Obviously Schmitt is a clever fellow. He includes Laura Brown (who turns out to be a real person) to respond to his material with questions such as these so that, in effect, he can say "I am so glad that you asked me about that!" Of course, he then answers the questions. This interaction is playful, adding humor; it is also a brilliant device by which to expand and enrich the flow of Schmitt's ideas.

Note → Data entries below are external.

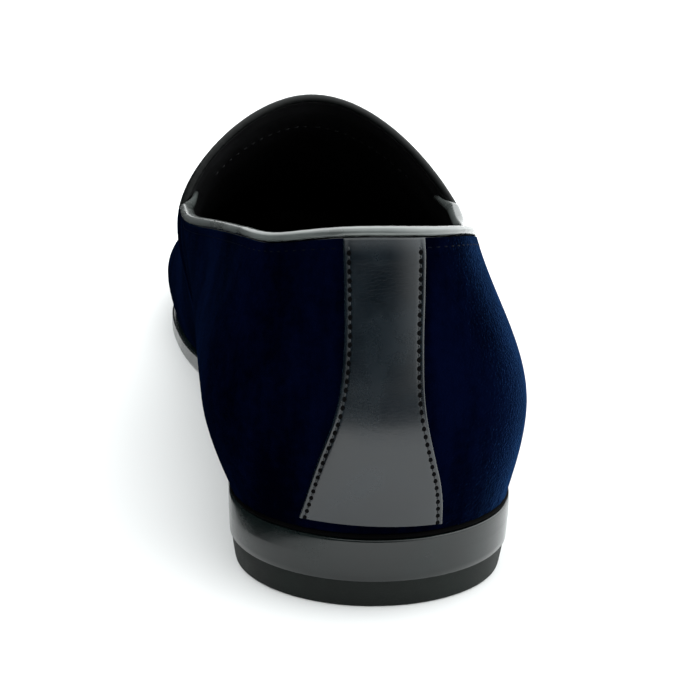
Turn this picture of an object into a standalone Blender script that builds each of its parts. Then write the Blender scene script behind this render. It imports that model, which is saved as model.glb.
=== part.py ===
# Velvet slipper loafer, right shoe, standing empty on its sole.
# Sizes are in millimetres and the meshes are made in metres. The toe points along +Y and the shoe's outer side
# along +X. Stations run from the back of the heel seat to the tip of the toe.
import bisect
import math

import bmesh
import bpy
import numpy as np

MM = 0.001

# Driving dimensions
LENGTH = 281.0            # heel seat, back to toe
BALL_WIDTH = 97.0         # across the upper at the ball
INSTEP_HEIGHT = 89.0      # floor to the top of the tongue
TOP_LIFT = 6.2
HEEL_BASE = 5.1
SOLE = 4.5
GAP = 0.3                 # between pieces that meet
HEEL_HEIGHT = TOP_LIFT + GAP + HEEL_BASE + GAP
WALL = 2.2                # velvet, interlining and leather lining together
VAMP_STEP = 0.8           # the vamp lies over the quarters by this much
SEAM_SLOPE = 0.5          # length over which the wall steps up at the side seam
TOE_SPRING = 9.0          # sole's underside at the tip of the toe
TOE_TIP = -4.0            # sideways place of the toe's tip

# Places along the shoe
HEEL_TURN = 30.0          # behind this the sections fan round the heel
HEEL_BREAST = 64.0
THROAT = 118.0            # corner where the tongue meets the quarters
TREAD = (174.0, 204.0)    # flat part of the sole that stands on the floor
TOE_TURN = 232.0          # past this the sections fan round the toe
TONGUE_LEAN = {"seat": -14.0, "girth": -6.0, "top": 0.0, "ridge": 12.0}
LEAN_REACH = 36.0         # how fast the lean of the seam dies away along the shoe

# Half widths from the heel's centre line, in hundredths of the ball width
WIDTH_COLUMNS = ("along", "seat_in", "seat_out", "girth_in", "girth_out", "top_in", "top_out", "ridge_in")
WIDTH_ROWS = (
    (30.0, 31.5, 32.8, 38.8, 36.7, 30.5, 23.5, 1.0),
    (60.0, 30.7, 31.9, 39.2, 37.0, 36.7, 28.3, 3.2),
    (90.0, 28.5, 32.0, 38.5, 38.4, 42.0, 30.6, 5.5),
    (118.0, 28.5, 34.0, 39.2, 41.0, 42.8, 31.8, 7.0),
    (150.0, 33.5, 39.5, 40.7, 45.0, 40.0, 32.5, 7.0),
    (180.0, 40.5, 45.0, 44.0, 50.0, 38.0, 34.5, 6.5),
    (205.0, 43.0, 45.3, 45.6, 48.8, 37.0, 33.5, 6.0),
    (232.0, 40.5, 40.0, 43.0, 42.5, 33.0, 28.0, 5.0),
)
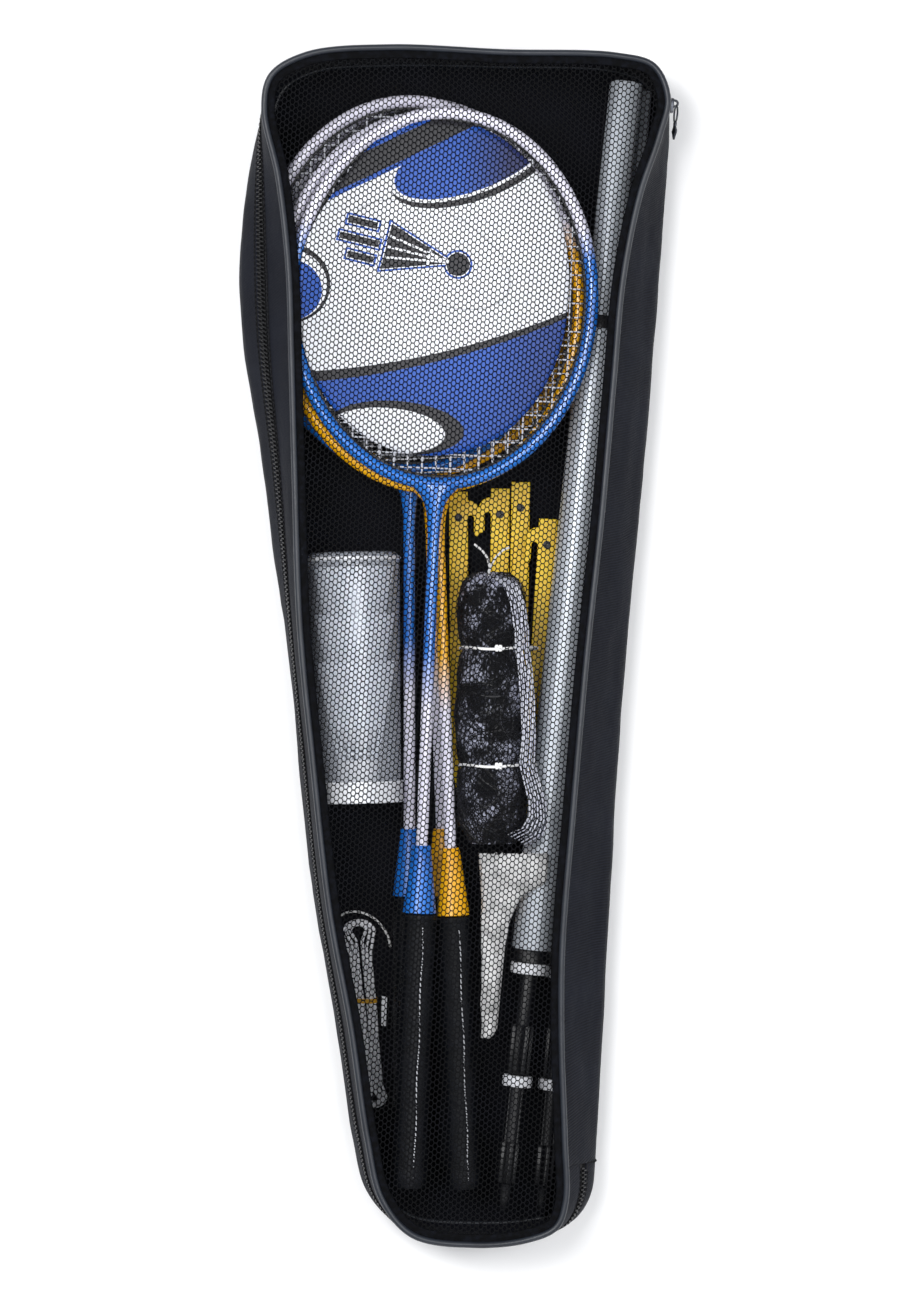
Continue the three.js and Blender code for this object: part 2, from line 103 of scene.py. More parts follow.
def make_studio():
    make_light("high_left", (-0.6, 0.4, 2.1), (0, 0, 0), (0.7, 0.9), 31)
    make_light("high_right", (0.65, -0.1, 2.1), (0, 0, 0), (0.6, 0.9), 15)
    make_light("key", (-1.3, 0.9, 1.25), (0, 0, 0), (0.9, 1.4), 9)
    make_light("fill", (1.4, 0.1, 1.1), (0, 0, 0), (0.7, 1.6), 6)
    make_light("low", (0.1, -1.7, 1.0), (0, 0, 0), (1.4, 0.6), 6)
    world = bpy.data.worlds.new("studio")
    world.use_nodes = True
    background = world.node_tree.nodes["Background"]
    background.inputs["Color"].default_value = (0.93, 0.95, 1.0, 1)
    background.inputs["Strength"].default_value = 0.5
    bpy.context.scene.world = world
    bpy.context.scene.view_settings.view_transform = "Standard"


# ---------------------------------------------------------------- shader building
class Field:
    """A number that varies over a surface: arithmetic on it makes Math nodes."""

    def __init__(self, tree, socket):
        self.tree = tree
        self.socket = socket

    def _op(self, operation, *others):
        node = self.tree.nodes.new("ShaderNodeMath")
        node.operation = operation
        for slot, value in zip(node.inputs, (self, *others)):
            if isinstance(value, Field):
                self.tree.links.new(value.socket, slot)
            else:
                slot.default_value = value
        return Field(self.tree, node.outputs[0])

    def __add__(self, other):
        return self._op("ADD", other)

    def __sub__(self, other):
        return self._op("SUBTRACT", other)

    def __mul__(self, other):
        return self._op("MULTIPLY", other)

    def __truediv__(self, other):
        return self._op("DIVIDE", other)

    def __neg__(self):
        return self._op("MULTIPLY", -1.0)

    def min(self, other):
        return self._op("MINIMUM", other)

    def max(self, other):
        return self._op("MAXIMUM", other)

    def abs(self):
        return self._op("ABSOLUTE")

    def sqrt(self):
        return self._op("SQRT")

    def clamp(self):
        return self.max(0.0).min(1.0)


def linear(red, green, blue):
    """A colour from its screen values, 0 to 255."""
    return tuple((c / 255) ** 2.2 for c in (red, green, blue))


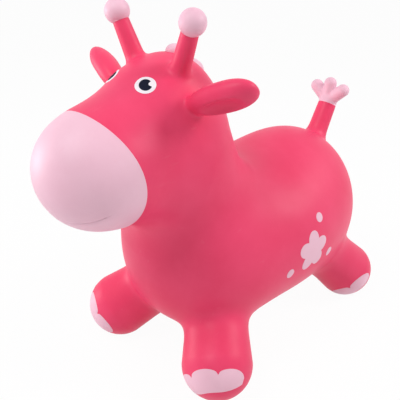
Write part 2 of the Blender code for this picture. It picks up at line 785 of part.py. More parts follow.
def add_tail():
    add_panel("tail_root", layers(lambda level: limb_root_rings(TAIL, TAIL_SIDES, 3, level)), "raspberry")
    tail_panel = layers(lambda level: tube_rings(TAIL, TAIL.root_length, TUFT_START, TAIL_SIDES, 2, level))
    tail = add_panel("tail", tail_panel, "raspberry", origin=TAIL.root)
    carry(tail, add_panel("tail_tuft", layers(tuft_rings), "blush", origin=TAIL.root))
    cut_sleeve(bpy.data.objects["trunk"], TAIL, "tail", TAIL_SIDES, 1)


# Body panels


def trunk_rings(level):
    """Rings from the rump to the chest, seen from origins spread along the trunk."""
    back = RUMP_Y + RUMP_HALF_LENGTH
    front = CHEST_Y - CHEST_HALF_LENGTH
    spread = (back - front) / 2 - RUMP_HALF_WIDTH
    around = np.tile(np.arange(TRUNK_SIDES) * math.tau / TRUNK_SIDES, TRUNK_RINGS + 2)
    polar = np.repeat(np.linspace(0, math.pi, TRUNK_RINGS + 2), TRUNK_SIDES)
    origins = np.stack([np.zeros(len(polar)), (back + front) / 2 + spread * np.cos(polar),
                        np.full(len(polar), BARREL_Z)], axis=1)
    across, upward = np.cos(around) * np.sin(polar), np.sin(around) * np.sin(polar)
    directions = np.stack([across, np.cos(polar), upward], axis=1)
    plain = march(origins, directions, raised(trunk_form, level))
    towards_neck = march(origins, directions, raised(body_form, level))
    towards_limbs = march(origins, directions, raised(skin_form, level))
    reach = np.maximum(np.minimum(towards_neck, plain + NECK_COLLAR),
                       np.minimum(towards_limbs, plain + LEG_COLLAR))
    rings = np.split(origins + directions * reach[:, None], TRUNK_RINGS + 2)
    return rings[1:-1], rings[0][0], rings[-1][0]


def fan_ring(angle, level):
    """A section of the neck or head by a plane through the throat line."""
    heading = plane_point(math.cos(angle), math.sin(angle))
    inside = plane_point(THROAT_Y, THROAT_Z) + heading * NECK_TOP_RADIUS
    form = raised(body_form, level)
    front, rear = march(inside, np.stack([-heading, heading]), form)
    centre = inside + heading * (rear - front) / 2
    around = np.arange(HEAD_SIDES) * math.tau / HEAD_SIDES
    directions = np.outer(np.cos(around), heading) + np.outer(np.sin(around), point(1.0, 0.0, 0.0))
    plain = march(centre, directions, form)
    reach = march(centre, directions, raised(skin_form, level))
    return centre + directions * np.minimum(reach, plain + HORN_COLLAR)[:, None]


def fan_seam(angle, offset):
    """Distance from a plane through the throat line, moved by the offset."""
    normal = plane_point(-math.sin(angle), math.cos(angle))
    return lambda points: (points - plane_point(THROAT_Y, THROAT_Z)) @ normal - offset


def paint_seam(offset):
    """Distance ahead of the bowed surface that the muzzle's paint line lies on."""
    rise = plane_point(-math.sin(PAINT_LINE_LEAN), math.cos(PAINT_LINE_LEAN))
    back = plane_point(math.cos(PAINT_LINE_LEAN), math.sin(PAINT_LINE_LEAN))
    middle = plane_point(PAINT_LINE_Y, PAINT_LINE_Z) + back * PAINT_LINE_BOW_RADIUS

    def seam(points):
        local = points - middle
        radial = local - np.outer(local @ rise, rise)
        return np.linalg.norm(radial, axis=1) - PAINT_LINE_BOW_RADIUS - offset
    return seam


def neck_rings(level):
    angles = np.linspace(NECK_SEAM_ANGLE, NAPE_SEAM_ANGLE, NECK_RINGS + 1)
    rings = [fan_ring(angle, level) for angle in angles]
    form = raised(skin_form, level)
    rings[0] = settle(rings[0], form, fan_seam(NECK_SEAM_ANGLE, SEAM_GAP))
    rings[-1] = settle(rings[-1], form, fan_seam(NAPE_SEAM_ANGLE, -SEAM_GAP / 2))
    return rings, None, None


def head_rings(level):
    angles = np.linspace(NAPE_SEAM_ANGLE, FACE_ANGLE, FACE_RINGS + 1)
    rings = [fan_ring(angle, level) for angle in angles]
    form = raised(skin_form, level)
    rings[0] = settle(rings[0], form, fan_seam(NAPE_SEAM_ANGLE, SEAM_GAP / 2))
    edge = settle(rings[-1], form, paint_seam(-SEAM_GAP / 2))
    return rings[:-1] + rings_between(rings[-1], edge, MUZZLE_EDGE_RINGS, level) + [edge], None, None


def muzzle_rings(level):
    form = raised(skin_form, level)
    rim = settle(fan_ring(FACE_ANGLE, level), form, paint_seam(SEAM_GAP / 2))
    centre = plane_point(MUZZLE_Y, MUZZLE_Z)
    ahead = plane_point(-math.cos(PAINT_LINE_LEAN), -math.sin(PAINT_LINE_LEAN))
    ends, tip = fan_rings(centre, unit(rim - centre), ahead, MUZZLE_RINGS, level)
    return [rim] + ends, None, tip


def add_body():
    trunk = add_panel("trunk", layers(trunk_rings), "raspberry")
    add_panel("neck", layers(neck_rings), "raspberry")
    add_panel("head", layers(head_rings), "raspberry")
    add_panel("muzzle", layers(muzzle_rings), "blush")
    cut(trunk, neck_cutter())


def neck_cutter():
    """A block whose underside is the plane of the neck's seam."""
    builder = bmesh.new()
    bmesh.ops.create_cube(builder, size=1.0)
    size = NECK_BASE_RADIUS * 3
    bmesh.ops.scale(builder, vec=(size, size, size), verts=builder.verts[:])
    bmesh.ops.translate(builder, vec=(0.0, size / 2, size / 2), verts=builder.verts[:])
    turn = Matrix.Rotation(NECK_SEAM_ANGLE, 3, 'X')
    throat = Vector((0.0, THROAT_Y, THROAT_Z))
    bmesh.ops.rotate(builder, matrix=turn, verts=builder.verts[:])
    bmesh.ops.translate(builder, vec=throat, verts=builder.verts[:])
    return add_object("neck_opening", builder, "raspberry")


# Prints, mane and valve


def outline_rings(centre, right, upward, outline, rows, level):
    """Rings inside an outline on a tangent plane, laid on the skin, round a middle point."""
    form = raised(skin_form, level)
    rings = []
    for row in range(rows, 0, -1):
        share = row / rows
        flat = centre + np.outer(outline[:, 0] * share, right) + np.outer(outline[:, 1] * share, upward)
        rings.append(settle(flat, form))
    return rings, None, settle(centre[None], form)[0]


def tangent_frame(place, lean=0.0):
    """A place on the skin, with level and upward directions along it."""
    centre = settle(place[None], skin_form)[0]
    normal = unit(slope(centre[None], skin_form)[0])
    right = unit(np.cross(point(0.0, 0.0, 1.0), normal))
    upward = np.cross(normal, right)
    leaning = right * math.cos(lean) + upward * math.sin(lean)
    return centre, leaning, np.cross(normal, leaning)


def round_outline(count, half_length, half_height):
    angles = np.arange(count) * math.tau / count
    return np.stack([half_length * np.cos(angles), half_height * np.sin(angles)], axis=1)


def pupil_outline():
    """A disc with a bite out of it where the eye's glint lies."""
    outline = []
    for step in range(PRINT_STEPS):
        angle = math.tau * step / PRINT_STEPS
        radius = PUPIL_RADIUS
        aside = GLINT_OFFSET * math.sin(angle)
        if math.cos(angle) > 0 and abs(aside) < GLINT_RADIUS:
            radius = min(radius, GLINT_OFFSET * math.cos(angle) - math.sqrt(GLINT_RADIUS ** 2 - aside ** 2))
        outline.append((radius * math.cos(angle), radius * math.sin(angle)))
    return np.array(outline)


def flower_outline():
    angles = np.arange(PRINT_STEPS * 2) * math.tau / (PRINT_STEPS * 2)
    petals = np.abs(np.cos(angles * FLOWER_PETALS / 2))
    radii = FLOWER_RADIUS * (FLOWER_WAIST_SHARE + (1 - FLOWER_WAIST_SHARE) * petals)
    return np.stack([-radii * np.sin(angles), radii * np.cos(angles)], axis=1)


def add_eyes():
    centre, right, upward = tangent_frame(point(EYE_X, EYE_Y, EYE_Z), EYE_LEAN)
    white = round_outline(PRINT_STEPS, EYE_HALF_LENGTH, EYE_HALF_HEIGHT)
    pupil = pupil_outline()
    pupil_levels = [level + PRINT_THICKNESS + SEAM_GAP for level in PRINT_LEVELS]
    white_panel = layers(lambda level: outline_rings(centre, right, upward, white, 3, level), PRINT_LEVELS)
    pupil_panel = layers(lambda level: outline_rings(centre, right, upward, pupil, 2, level), pupil_levels)
    for side_name, side in SIDES.items():
        add_panel(side_name + "_eye_white", white_panel, "white", side)
        add_panel(side_name + "_pupil", pupil_panel, "navy", side)


def add_flank_print():
    """A flower with three dots over it, on the left flank."""
    centre, right, upward = tangent_frame(point(BARREL_HALF_WIDTH, FLOWER_Y, FLOWER_Z))
    flower = flower_outline()
    flower_panel = layers(lambda level: outline_rings(centre, right, upward, flower, 2, level), PRINT_LEVELS)
    add_panel("flower_print", flower_panel, "blush")
    dot = round_outline(PRINT_STEPS // 2, DOT_RADIUS, DOT_RADIUS)
    for place, angle in DOT_ANGLES.items():
        away = right * math.cos(angle) + upward * math.sin(angle)
        dot_frame = tangent_frame(centre + away * DOT_DISTANCE)
        dot_panel = layers(lambda level: outline_rings(*dot_frame, dot, 1, level), PRINT_LEVELS)
        add_panel(place + "_dot_print", dot_panel, "blush")


def add_mane():
    """Lobes along the nape, on a strip that follows the skin."""
    throat = plane_point(THROAT_Y, THROAT_Z)
    bottom, top = [], []
    columns = MANE_LOBES * MANE_LOBE_STEPS
    for column in range(columns + 1):
        angle = MANE_CROWN_ANGLE + (MANE_NAPE_ANGLE - MANE_CROWN_ANGLE) * column / columns
        heading = plane_point(math.cos(angle), math.sin(angle))
        across = 2 * (column % MANE_LOBE_STEPS) / MANE_LOBE_STEPS - 1
        crest = MANE_NOTCH_HEIGHT + (MANE_LOBE_HEIGHT - MANE_NOTCH_HEIGHT) * math.sqrt(1 - across ** 2)
        if column in (0, columns):
            crest = PRINT_THICKNESS
        inside = throat + heading * NECK_TOP_RADIUS
        ridge = cast(inside, heading[None], body_form)[0]
        offsets = np.linspace(-1, 1, MANE_ROWS + 1)
        strip = ridge + np.outer(offsets * MANE_HALF_WIDTH, point(1.0, 0.0, 0.0))
        strip = settle(strip, raised(body_form, SEAM_GAP), fan_seam(angle, 0.0))
        height = PRINT_THICKNESS + crest * np.sqrt(1 - offsets ** 2)
        normals = unit(slope(strip, body_form))
        bottom.append(strip)
        top.append(strip + normals * height[:, None])
    add_slab("mane", top, bottom, "blush")


def add_valve():
    """A tube through the belly with a flange inside, and the plug that closes it."""
    down = point(0.0, 0.0, -1.0)
    belly = cast(plane_point(VALVE_Y, BARREL_Z), down[None], skin_form)[0]
    flange = WALL + VALVE_FLANGE_RISE
    seat_profile = ((VALVE_BORE_RADIUS, -VALVE_LIP), (VALVE_TUBE_RADIUS, -VALVE_LIP),
                    (VALVE_TUBE_RADIUS, flange), (VALVE_FLANGE_RADIUS, flange),
                    (VALVE_FLANGE_RADIUS, flange + WALL), (VALVE_TUBE_RADIUS, flange + WALL),
                    (VALVE_TUBE_RADIUS, VALVE_TUBE_LENGTH), (VALVE_BORE_RADIUS, VALVE_TUBE_LENGTH))
    revolve("valve_seat", seat_profile, belly, "white", VALVE_SIDES)
    stem_radius = VALVE_BORE_RADIUS - SEAM_GAP
    face = -VALVE_LIP - SEAM_GAP
    plug_profile = ((0.0, face - PLUG_HEAD_THICKNESS), (PLUG_HEAD_RADIUS, face - PLUG_HEAD_THICKNESS),
                    (PLUG_HEAD_RADIUS, face), (stem_radius, face), (stem_radius, PLUG_STEM_LENGTH),
                    (stem_radius * PLUG_TIP_SHARE, PLUG_STEM_LENGTH + PLUG_TIP_LENGTH),
                    (0.0, PLUG_STEM_LENGTH + PLUG_TIP_LENGTH))
    revolve("valve_plug", plug_profile, belly, "white", VALVE_SIDES)
    builder = bmesh.new()
    bmesh.ops.create_cone(builder, cap_ends=True, segments=VALVE_SIDES, radius1=VALVE_TUBE_RADIUS + SEAM_GAP,
                          radius2=VALVE_TUBE_RADIUS + SEAM_GAP, depth=VALVE_TUBE_LENGTH)
    bmesh.ops.translate(builder, vec=belly, verts=builder.verts[:])
    cut(bpy.data.objects["trunk"], add_object("valve_opening", builder, "raspberry"))


def clear_scene():
    for existing in list(bpy.data.objects):
        bpy.data.objects.remove(existing, do_unlink=True)


def build():
    clear_scene()
    add_body()
    add_legs()
    add_ears()
    add_horns()
    add_tail()
    add_eyes()
    add_flank_print()
    add_mane()
    add_valve()
    for built in bpy.data.objects:
        if built.parent is None:
            built.location.y -= MIDDLE_Y


build()
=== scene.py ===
import math

import bpy
import numpy as np
from mathutils import Matrix, Vector


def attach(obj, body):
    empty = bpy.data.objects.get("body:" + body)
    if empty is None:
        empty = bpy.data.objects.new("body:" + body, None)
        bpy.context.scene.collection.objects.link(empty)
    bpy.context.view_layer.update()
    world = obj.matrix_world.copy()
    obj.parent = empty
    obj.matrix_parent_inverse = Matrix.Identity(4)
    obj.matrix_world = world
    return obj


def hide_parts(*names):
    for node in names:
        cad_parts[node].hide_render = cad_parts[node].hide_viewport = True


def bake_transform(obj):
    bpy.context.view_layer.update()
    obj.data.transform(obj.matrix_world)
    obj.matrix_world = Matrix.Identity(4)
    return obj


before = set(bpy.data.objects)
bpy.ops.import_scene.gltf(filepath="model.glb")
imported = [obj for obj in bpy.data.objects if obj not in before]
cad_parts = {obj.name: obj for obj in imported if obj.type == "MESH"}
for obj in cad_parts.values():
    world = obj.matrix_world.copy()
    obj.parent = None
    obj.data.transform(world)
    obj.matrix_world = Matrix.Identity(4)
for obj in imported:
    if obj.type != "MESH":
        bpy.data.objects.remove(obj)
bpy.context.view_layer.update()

print("frame loaded")

# The skin's form: the same swells and cones as the solids, each as its centre or its ends, then its radii.
# Everything is in metres. lengthShift moves the form's own origin onto the frame's.
lengthShift = 0.05356
leastSlope = 1e-3  # keeps a swell's depth finite at its very middle

trunkShape = {
    "barrel": ((0, 0.019, 0.1735), (0.1385, 0.180, 0.119)),
    "chest": ((0, -0.098, 0.1615), (0.1145, 0.1075, 0.111)),
    "rump": ((0, 0.1195, 0.176), (0.1105, 0.117, 0.130)),
    "blend": 0.086,
}
neckShape = {
    "base": (0, -0.119, 0.237),
    "top": (0, -0.163, 0.357),
    "radii": (0.092, 0.077),
    "blend": 0.080,
}
headShape = {
    "skull": ((0, -0.164, 0.388), (0.068, 0.061, 0.079)),
    "jaw": ((0, -0.173, 0.322), (0, -0.2435, 0.343), 0.082, 0.0745),
    "brow": ((0, -0.2005, 0.3955), (0, -0.2565, 0.3675), 0.0612, 0.053),
    "blend": 0.044,
    "muzzle": ((0, -0.2865, 0.344), (0.074, 0.0703, 0.0717)),
    "muzzleTilt": math.radians(-30),
    "muzzleBlend": 0.036,
}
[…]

They are very important ideas indeed. Simultaneously, Schmitt establishes a rock-solid conceptual infrastructure while examining a number of different companies (eg Nokia, Procter & Gamble, Apple Computer, Volkswagen, Siemens, Martha Stewart Living, and SONY) which demonstrate the fundamental principles of Experiential Marketing. One of the book's most valuable contributions is provided in Part Two as Schmitt focuses on what he calls Strategic Experiential Modules (SEMs), each of which has its own distinct structures and principles which must be understood by each manager. SEMs include sensory experiences (SENSE), affective experiences (FEEL), creative cognitive experiences (THINK), physical experiences and entire lifestyles (ACT), and social-identity experiences (RELATE). Schmitt examines each, explains how to achieve the effective integration of all four.

In the Epilogue, he reveals Laura Brown's identity (no surprise there), suggesting that the experience-oriented organization is a "Dionysian organization and focuses on creativity and innovation...it takes a broad, helicopter view focusing on long-term trends, pays attention to its physical environment, and views its employees as human capital." Indeed, he hastens to add, "the experience-oriented organization is keenly interested in promoting its employees' experiential growth." Schmitt thus offers an alternative to the traditional organization which is oriented toward order, structure, analysis, and short term.

If you read Experiential Marketing and then share my high regard for it, I urge you to read also (if you have not already done so) The Experience Economy and The Entertainment Economy.